What the task asks
The data below holds the lines to copy: everything from the line containing "return finish_piece(name, bm, material, parent)" to the line containing "obj.matrix_world = Matrix.Identity(4)", both ends included, set down exactly.

Given data
• • • • •

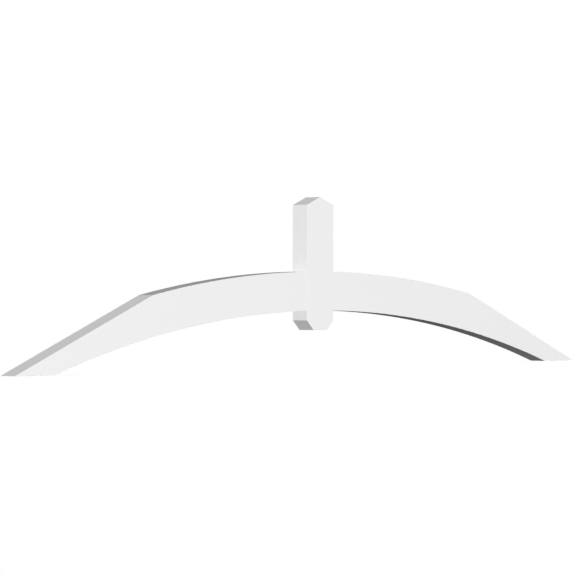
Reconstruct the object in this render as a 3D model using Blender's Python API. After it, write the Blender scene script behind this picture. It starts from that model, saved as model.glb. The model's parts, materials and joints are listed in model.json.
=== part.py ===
"""Gable bracket: a king post between two arched arms, sawn to the slope of the roof above them.

Metres, +Z up. X runs along the span and +Y points to the wall. The origin lies midway between
the two feet, half way through the depth, on the surface that the feet stand on.
"""
import math

import bmesh
import bpy
from mathutils import Matrix, Vector

# Overall sizes
SPAN = 2.1336  # from the tip of one foot to the tip of the other, 84 in
HEIGHT = 0.4445  # from the feet to the peak, 17.5 in, which gives a roof slope of 5 in 12
DEPTH = 0.0508  # from the front face to the back face, 2 in

# Arch
ARCH_FACE = 0.1016  # width of the curved band, measured along its radius, 4 in
SHOULDER_REACH = 0.6096  # from the centre line to where the band's top meets the roof line, 24 in
FOOT_LENGTH = 0.127  # flat underside of each foot, from its heel to its tip, 5 in
ARC_STEPS = 56  # straight facets along each arm

# King post
POST_WIDTH = 0.1016  # 4 in
POST_DROP = 0.0508  # how far the post hangs below the arch, 2 in
POST_CHAMFER = 0.0254  # bottom corners, sawn off at 45 degrees, 1 in

# Joints and edges
JOINT_GAP = 0.0003  # glue line between the post and each arm
EASED_EDGE = 0.0008  # width of the rounding sanded on every sharp edge
EASED_STEPS = 2  # facets across that rounding
SHARP_ANGLE = math.radians(30)  # corners flatter than this stay as they were sawn

# Working allowances of the mesh
BLANK_OVERRUN = math.radians(1)  # how far an arm's blank runs on below the feet before the saw
SAW_SNAP = 1e-7  # points this near to a saw plane count as on it
FLAT_ANGLE = math.radians(0.02)  # faces that turn less than this lie in one plane

# Finish
WHITE = (0.86, 0.86, 0.86, 1.0)
ROUGHNESS = 0.45


def roof_line(x):
    """Height of the roof line at a distance x to either side of the centre."""
    return HEIGHT * (1 - abs(x) / (SPAN / 2))


def roof_normal(side):
    """Unit vector out of the roof line on the left (-1) or the right (+1)."""
    return Vector((side * HEIGHT, 0, SPAN / 2)).normalized()


def arch_circle():
    """Height of the arch's centre, with its inner and outer radius.

    The outer arc passes through the shoulder and the inner one through the heel of the foot.
    Both share one centre on the post's centre line, which leaves a quadratic for the radius.
    """
    shoulder = Vector((SHOULDER_REACH, roof_line(SHOULDER_REACH)))
    heel = SPAN / 2 - FOOT_LENGTH
    # Centre height as start + slope * outer radius, from the difference of the two circles
    start = (shoulder.length_squared - heel**2 + ARCH_FACE**2) / (2 * shoulder.y)
    slope = -ARCH_FACE / shoulder.y
    a = slope**2 - 1
    b = 2 * slope * (start - shoulder.y)
    c = shoulder.x**2 + (start - shoulder.y) ** 2
    outer = (-b - math.sqrt(b**2 - 4 * a * c)) / (2 * a)
    return start + slope * outer, outer - ARCH_FACE, outer


def saw_off(bm, point, outward):
    """Saw the solid along a plane, drop what lies outward of it and close the cut."""
    cut = bmesh.ops.bisect_plane(
        bm,
        geom=bm.verts[:] + bm.edges[:] + bm.faces[:],
        dist=SAW_SNAP,
        plane_co=point,
        plane_no=outward,
        clear_outer=True,
    )
    rim = [item for item in cut["geom_cut"] if isinstance(item, bmesh.types.BMEdge)]
    bmesh.ops.edgeloop_fill(bm, edges=rim)


def white_pvc():
    """Satin white cellular PVC, the same on every piece."""
    material = bpy.data.materials.new("white_pvc")
    material.use_nodes = True
    shader = material.node_tree.nodes["Principled BSDF"]
    shader.inputs["Base Color"].default_value = WHITE
    shader.inputs["Roughness"].default_value = ROUGHNESS
    shader.inputs["Metallic"].default_value = 0.0
    material.diffuse_color = WHITE
    return material


def finish_piece(name, bm, material, parent):
    """Turn a bmesh into a named object with whole flat faces and eased edges."""
    bmesh.ops.recalc_face_normals(bm, faces=bm.faces)
    seams = [edge for edge in bm.edges if edge.calc_face_angle() < FLAT_ANGLE]
    bmesh.ops.dissolve_edges(bm, edges=seams, use_verts=True)
    mesh = bpy.data.meshes.new(name)
    bm.to_mesh(mesh)
    bm.free()
    mesh.shade_smooth()
    mesh.set_sharp_from_angle(angle=SHARP_ANGLE)
    mesh.materials.append(material)
    piece = bpy.data.objects.new(name, mesh)
    bpy.context.scene.collection.objects.link(piece)
    piece.parent = parent
    easing = piece.modifiers.new("eased edges", "BEVEL")
    easing.width = EASED_EDGE
    easing.segments = EASED_STEPS
    easing.limit_method = "ANGLE"
    easing.angle_limit = SHARP_ANGLE
    return piece


def king_post(material, parent):
    """A square bar that runs through the arch, pointed above and chamfered below."""
    centre_height, inner, _ = arch_circle()
    bottom = centre_height + inner - POST_DROP
    bm = bmesh.new()
    size = Matrix.Diagonal((POST_WIDTH, DEPTH, HEIGHT - bottom, 1))
    middle = Matrix.Translation((0, 0, (HEIGHT + bottom) / 2))
    bmesh.ops.create_cube(bm, size=1, matrix=middle @ size)
    for side in (-1, 1):
        saw_off(bm, Vector((0, 0, HEIGHT)), roof_normal(side))
        corner = Vector((side * POST_WIDTH / 2, 0, bottom + POST_CHAMFER))
        saw_off(bm, corner, Vector((side, 0, -1)).normalized())
    return finish_piece("king_post", bm, material, parent)


def arch_arm(name, side, material, parent):
    """Half of the arched band, on the left (-1) or the right (+1) of the post.

    The band's section is spun about the arch's centre until it dips below the feet, then the
    blank is sawn off at the post, along the roof line and under the foot.
    """
    centre_height, inner, outer = arch_circle()
    bm = bmesh.new()
    corners = [(-DEPTH / 2, inner), (DEPTH / 2, inner), (DEPTH / 2, outer), (-DEPTH / 2, outer)]
    section = bm.faces.new([bm.verts.new((0, y, centre_height + z)) for y, z in corners])
    sweep = math.acos(-centre_height / outer) + BLANK_OVERRUN
    bmesh.ops.spin(
        bm,
        geom=[section],
        cent=(0, 0, centre_height),
        axis=(0, 1, 0),
        angle=side * sweep,
        steps=ARC_STEPS,
    )
    saw_off(bm, Vector((side * (POST_WIDTH / 2 + JOINT_GAP), 0, 0)), Vector((-side, 0, 0)))
    saw_off(bm, Vector((0, 0, HEIGHT)), roof_normal(side))
    saw_off(bm, Vector((0, 0, 0)), Vector((0, 0, -1)))
    return finish_piece(name, bm, material, parent)


def main():
    for old in list(bpy.data.objects):
        bpy.data.objects.remove(old, do_unlink=True)
    bracket = bpy.data.objects.new("gable_bracket", None)
    bpy.context.scene.collection.objects.link(bracket)
    material = white_pvc()
    king_post(material, bracket)
    arch_arm("arch_arm_left", -1, material, bracket)
    arch_arm("arch_arm_right", 1, material, bracket)


main()
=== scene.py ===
# %% [markdown]
# A gable bracket, dressed for the camera.
#
# The bracket hangs under the point of a gable roof: an upright king post between two arched arms,
# all of white cellular PVC. Its solids come packed in one frame, in metres, with +Z up, X along the
# span and the front face towards -Y. This lesson loads them, builds each piece again with finer
# curves and eased edges, gives every surface the finish that it has in the workshop, and sets the
# camera, the lights and a pale floor.

import json
import math

import bmesh
import bpy
from mathutils import Matrix, Vector


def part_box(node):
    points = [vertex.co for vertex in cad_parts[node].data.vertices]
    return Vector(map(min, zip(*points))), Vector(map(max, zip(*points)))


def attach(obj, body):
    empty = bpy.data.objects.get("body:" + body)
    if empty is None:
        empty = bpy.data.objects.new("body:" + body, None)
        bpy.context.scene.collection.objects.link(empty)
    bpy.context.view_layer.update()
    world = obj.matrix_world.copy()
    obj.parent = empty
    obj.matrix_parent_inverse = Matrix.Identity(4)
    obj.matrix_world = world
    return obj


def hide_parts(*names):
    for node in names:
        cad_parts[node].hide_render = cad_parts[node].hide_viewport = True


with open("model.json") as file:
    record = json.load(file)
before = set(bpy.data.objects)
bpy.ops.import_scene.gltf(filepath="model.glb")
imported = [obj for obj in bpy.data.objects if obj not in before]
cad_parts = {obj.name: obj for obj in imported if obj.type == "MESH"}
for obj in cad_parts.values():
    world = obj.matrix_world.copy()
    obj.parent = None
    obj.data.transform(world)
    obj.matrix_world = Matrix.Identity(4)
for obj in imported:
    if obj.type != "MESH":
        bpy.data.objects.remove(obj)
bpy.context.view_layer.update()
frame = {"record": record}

# %% [markdown]
# Sizes.
#
# Everything that the frame already states is read from it. The faces that meet the roof and the
# ground are mounts in the record, each with its middle and its outward normal, and from the middles
# follow the two ends of each face. Two sizes are given here: the width of the arched
# band and the chamfers under the post, because no mount gives them.

# %% Read the sizes
ARCH_FACE = 0.1016  # width of the curved band, along its radius
POST_CHAMFER = 0.0254  # bottom corners of the post, cut at 45 degrees
MOUNTS = {mount["name"]: mount for mount in frame["record"]["mounts"]}

post_low, post_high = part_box("king_post")
DEPTH = post_high.y - post_low.y
POST_WIDTH = post_high.x - post_low.x
POST_BOTTOM = post_low.z

rake_middle = Vector(MOUNTS["rake_right"]["pos_m"])
rake_normal = Vector(MOUNTS["rake_right"]["axis"])
ROOF_SLOPE = rake_normal.x / rake_normal.z
TIP_REACH = rake_middle.x + rake_middle.z / ROOF_SLOPE
PEAK_HEIGHT = TIP_REACH * ROOF_SLOPE
SHOULDER_REACH = 2 * rake_middle.x - TIP_REACH
HEEL_REACH = 2 * MOUNTS["foot_right"]["pos_m"][0] - TIP_REACH
print(f"roof slope {12 * ROOF_SLOPE:.2f} in 12, tip {TIP_REACH:.4f}, peak {PEAK_HEIGHT:.4f}")
print(f"shoulder {SHOULDER_REACH:.4f}, heel {HEEL_REACH:.4f}, post {POST_WIDTH:.4f} x {DEPTH:.4f}")

# %% [markdown]
# The circle behind the arch.
#
# The band's outer arc starts at the shoulder, where it meets the roof line, and its inner arc ends
# at the heel of the foot. Both arcs turn about one point below the post. Taking one circle's
# equation from the other leaves a straight relation between the centre's height and the radius, and
# putting that back gives a quadratic. It is better to solve it than to trace an arc by eye,
# because every later pattern on the curved edges is measured from the same centre.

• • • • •

Solution
    return finish_piece(name, bm, material, parent)


def main():
    for old in list(bpy.data.objects):
        bpy.data.objects.remove(old, do_unlink=True)
    bracket = bpy.data.objects.new("gable_bracket", None)
    bpy.context.scene.collection.objects.link(bracket)
    material = white_pvc()
    king_post(material, bracket)
    arch_arm("arch_arm_left", -1, material, bracket)
    arch_arm("arch_arm_right", 1, material, bracket)


main()
=== scene.py ===
# %% [markdown]
# A gable bracket, dressed for the camera.
#
# The bracket hangs under the point of a gable roof: an upright king post between two arched arms,
# all of white cellular PVC. Its solids come packed in one frame, in metres, with +Z up, X along the
# span and the front face towards -Y. This lesson loads them, builds each piece again with finer
# curves and eased edges, gives every surface the finish that it has in the workshop, and sets the
# camera, the lights and a pale floor.

import json
import math

import bmesh
import bpy
from mathutils import Matrix, Vector


def part_box(node):
    points = [vertex.co for vertex in cad_parts[node].data.vertices]
    return Vector(map(min, zip(*points))), Vector(map(max, zip(*points)))


def attach(obj, body):
    empty = bpy.data.objects.get("body:" + body)
    if empty is None:
        empty = bpy.data.objects.new("body:" + body, None)
        bpy.context.scene.collection.objects.link(empty)
    bpy.context.view_layer.update()
    world = obj.matrix_world.copy()
    obj.parent = empty
    obj.matrix_parent_inverse = Matrix.Identity(4)
    obj.matrix_world = world
    return obj


def hide_parts(*names):
    for node in names:
        cad_parts[node].hide_render = cad_parts[node].hide_viewport = True


with open("model.json") as file:
    record = json.load(file)
before = set(bpy.data.objects)
bpy.ops.import_scene.gltf(filepath="model.glb")
imported = [obj for obj in bpy.data.objects if obj not in before]
cad_parts = {obj.name: obj for obj in imported if obj.type == "MESH"}
for obj in cad_parts.values():
    world = obj.matrix_world.copy()
    obj.parent = None
    obj.data.transform(world)
    obj.matrix_world = Matrix.Identity(4)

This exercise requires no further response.